NEW YORK, NY - JULY 20: Trayvon Martin's mother Sybrina Fulton speaks during a rally honoring Trayvon Martin organized by the National Action Network outside One Police Plaza in Manhattan on July 20, 2013 in New York City. Demonstrators have gathered in various cities across the country to protest the acquittal of neighborhood watchman George Zimmerman and press for his federal prosecution in the shooting death of teenager Trayvon Martin. Credit: Getty Images

Sen. Ted Cruz (R-Texas) came face-to-face with Sybrina Fulton, the mother of Trayvon Martin, on Capitol Hill during a Tuesday hearing on "Stand Your Ground" laws. After offering his condolences to Fulton, Cruz told the mother that the self-defense laws are not racist because they help blacks as much as whites, if not more.

Cruz also explained that, despite some efforts to exploit Martin's death, George Zimmerman's defense team never used Stand Your Ground laws as a defense in the murder trial.

(C-SPAN)

“We know that some in our political process have a desire to exploit that tragic, violent incident for agendas that have nothing to do with that young man who lost his life. We have seen efforts to undermine the verdict of the jury and, more broadly, to inflame racial tensions that I think are sad and irresponsible," the Texas senator added.

Cruz went on to refute the "remarkable" allegation that Stand Your Ground laws do not protect black communities.

"I think that's a remarkable statement on many, many fronts, including the fact that a great many African-Americans find themselves victims of violent crime, and have asserted this defense to defend themselves, defend their families, defend their children," he explained.

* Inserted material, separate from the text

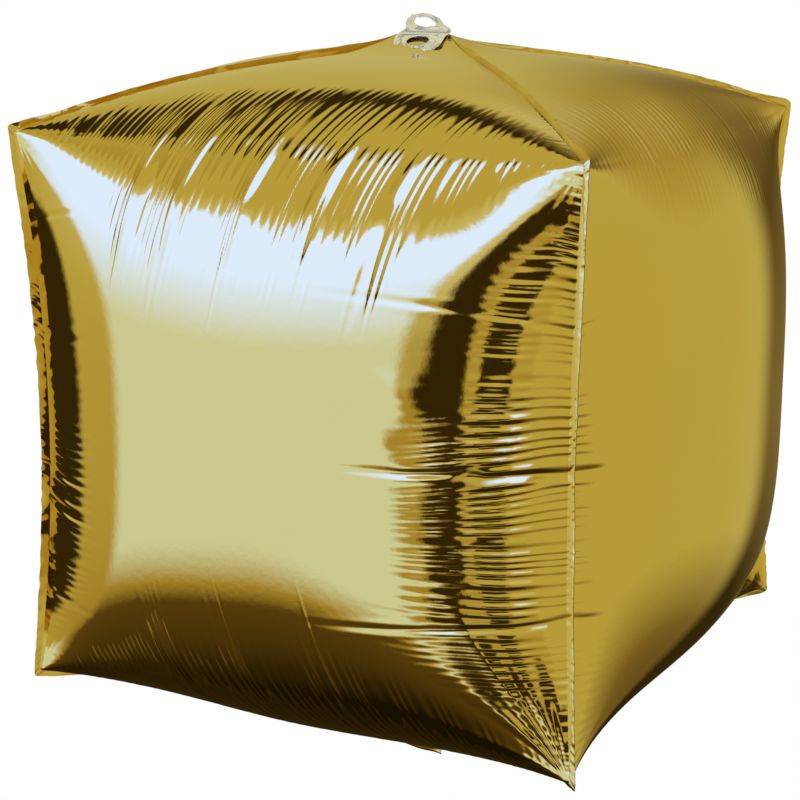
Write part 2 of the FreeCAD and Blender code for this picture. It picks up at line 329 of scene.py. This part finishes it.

The assertion is even more "remarkable," Cruz said, when you consider that in 2004, "a state senator in Illinois by the name of Barack Obama co-sponsored an expansion of Illinois’ law providing civil immunity for those who use justifiable force to defend themselves."

"The notion that stand your ground laws are some form of veiled racism may be a convenient political attack, but it is not borne out by the facts remotely," he concluded.